DB Schenker executive vice president of land transport Cyrille Bonjean said at the time of the order’s announcement that the Voltas would help the company “increase the pace of electrification of our fleet and invest in green transport solutions” as the company aims for carbon neutrality.

Results of those tests will then be used for when Volta begins mass production.

French refrigerated trucking company Petit Forestier also has a sizable order for 1,000 Volta Zeroes.

As orders and capital continue to grow for Volta, so too do its operations.

The company hired Steve Dichter as chief strategy officer in late January. The most recent hire comes as the company said it grew from a handful of employees last year to more than 200 at the close of 2021. Volta said its headcount is expected to triple in 2022.

“As we transition from a start-up to a manufacturer of vehicles later this year, we are tackling a range of large strategic projects and it’s great to have somebody of Steve’s experience supporting our journey,” Al-Saleh said at the time of Dichter’s hiring.

Volta’s one of several electric vehicle makers globally scrambling for share in the last-mile delivery space amid continued growth projections for e-commerce.

Research firm Brandessence estimated the global last-mile delivery market to reach $200.4 billion in 2027, which would reflect a compounded annual growth rate of 9.3 percent from 2021 to 2027.

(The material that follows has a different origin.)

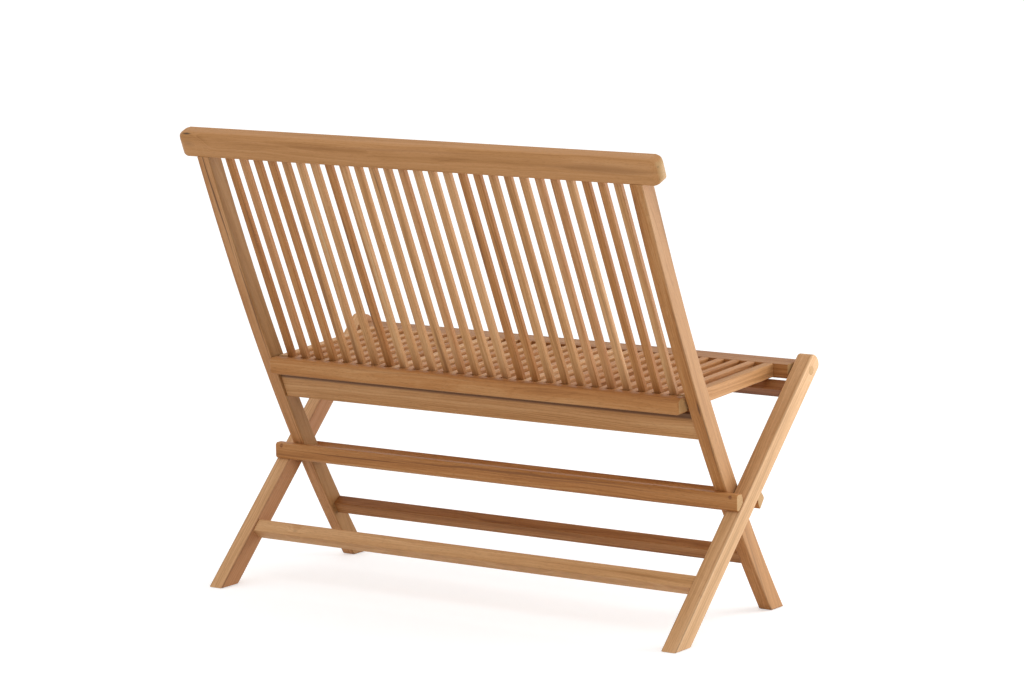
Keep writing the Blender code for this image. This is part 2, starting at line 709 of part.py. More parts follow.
    def seat_front(self, inner):
        across = (-FRONT_RAIL_X, FRONT_RAIL_X)
        front = extruded("seat_front_rail", front_rail_outline(), across, self.parts, SEAT.origin)
        bevelled(front, rims(EASE))
        limits = grow(section(SEAT_SLAT_MID, SEAT_TENON_THICK, FRONT_RAIL_HALF, 2 * SEAT_TENON), FIT)
        slats = [(x, SEAT_SLAT_WIDE) for x in inner]
        slats += [(side * SIDE_SLAT_X, SIDE_SLAT_WIDE) for side, _ in SIDES]
        slack = 2 * (FIT - SLAT_SHOULDER)
        tools = [box("mortise", SEAT, limits, around(x, wide + slack), self.cuts) for x, wide in slats]
        boolean(front, joined("seat_front_mortises", tools, self.cuts))
        end = FRONT_RAIL_X - SEAT_BOLT_IN - PEG_END_GAP
        bolts = [self.bore(SEAT.origin, end, LEG_OUTER, BOLT_R, side) for side, _ in SIDES]
        boolean(front, joined("seat_front_bores", bolts, self.cuts))
        self.finish(front, "seat")

    def seat_comb(self, inner):
        """Inner seat slats glued to the rear rail; they pass between the back slats."""
        across = (-REAR_RAIL_X, REAR_RAIL_X)
        comb = extruded("seat_comb", rear_rail_outline(), across, self.parts, SEAT.origin)
        bevelled(comb, rims(STILE_EASE))
        slats = [self.seat_slat("slat", x, SEAT_SLAT_WIDE, CORNER_BACK + HOUSED, self.cuts) for x in inner]
        boolean(comb, joined("seat_slat_bodies", slats, self.cuts), "UNION")
        return comb

    def side_slats(self, comb):
        rear_end = CORNER_BACK - REAR_RAIL_ROUND - FIT
        limits = grow(section(SEAT_SLAT_MID, SIDE_TENON_TALL, rear_end, 2 * SEAT_TENON), FIT)
        wide = SIDE_TENON_WIDE + 2 * FIT
        tools = [box("mortise", SEAT, limits, around(side * SIDE_SLAT_X, wide), self.cuts)
                 for side, _ in SIDES]
        boolean(comb, joined("seat_side_mortises", tools, self.cuts))
        shoulders = ((SIDE_SLAT_WIDE - SIDE_TENON_WIDE) / 2, 0.0, (SEAT_SLAT_TALL - SIDE_TENON_TALL) / 2)
        for side, word in SIDES:
            slat = self.seat_slat(f"seat_side_{word}", side * SIDE_SLAT_X, SIDE_SLAT_WIDE, rear_end,
                                  self.parts, shoulders)
            self.finish(slat, "seat")

    # Bolts, washers and plugs

    def hardware(self):
        steel, rough = (0.55, 0.54, 0.52), 0.35
        head = STILE_INNER - FIT
        tip = LEG_OUTER - BOLT_SHORT
        dome = [(head - HEAD_TALL * tall, HEAD_R * wide) for tall, wide in HEAD_DOME]
        crossing = [(dome[0][0], 0.0)] + dome + [(head, HEAD_R), (head, BOLT_R), (tip, BOLT_R), (tip, 0.0)]
        inner, seat_head = FRONT_RAIL_X - SEAT_BOLT_IN, LEG_OUTER - RECESS + FIT
        top = seat_head + SEAT_HEAD_TALL
        seat = [(inner, 0.0), (inner, BOLT_R), (seat_head, BOLT_R), (seat_head, SEAT_HEAD_R),
                (seat_head + SEAT_HEAD_SIDE, SEAT_HEAD_R), (top, SEAT_HEAD_FACE), (top, 0.0)]
        plug_face = LEG_OUTER - PLUG_BELOW
        for side, word in SIDES:
            steels = [turned(f"crossing_bolt_{word}", CROSSING, crossing, side, self.parts),
                      turned(f"seat_bolt_{word}", SEAT.origin, seat, side, self.parts),
                      self.washer(f"crossing_washer_{word}", CROSSING, side, STILE_OUTER),
                      self.washer(f"seat_washer_{word}", SEAT.origin, side, FRONT_RAIL_X)]
            for ob in steels:
                self.finish(ob, "leg_frame", steel, rough, 1.0)
            plug = dowel(f"seat_plug_{word}", SEAT.origin, plug_face - PLUG_THICK, plug_face, PLUG_R,
                         side, self.parts)
            self.finish(plug, "leg_frame")

    def washer(self, name, at, side, inner_face):
        """Washer that fills the space between a frame and the leg."""
        near, far, hole = inner_face + FIT, LEG_INNER - FIT, BOLT_R + FIT
        profile = [(near, hole), (near, WASHER_R), (far, WASHER_R), (far, hole)]
        return turned(name, at, profile, side, self.parts, ring=True)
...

A number of automotive startups and legacy companies have since clamored to develop electric vehicles to meet the demand from logistics companies looking to make their fleets more sustainable.

Rivian Automotive Inc. has attracted a large portion of the spotlight, with Amazon being its largest investor and a millennial founder and CEO with big aspirations aiming to shake up the global automotive industry. Rivian’s largest commercial order, from Amazon, is for 100,000 electric delivery vans.

Other relative newcomers to the commercial vehicle space, at varying stages of development, include Canoo, Electric Last Mile Solutions, Indigo Technologies and Xos.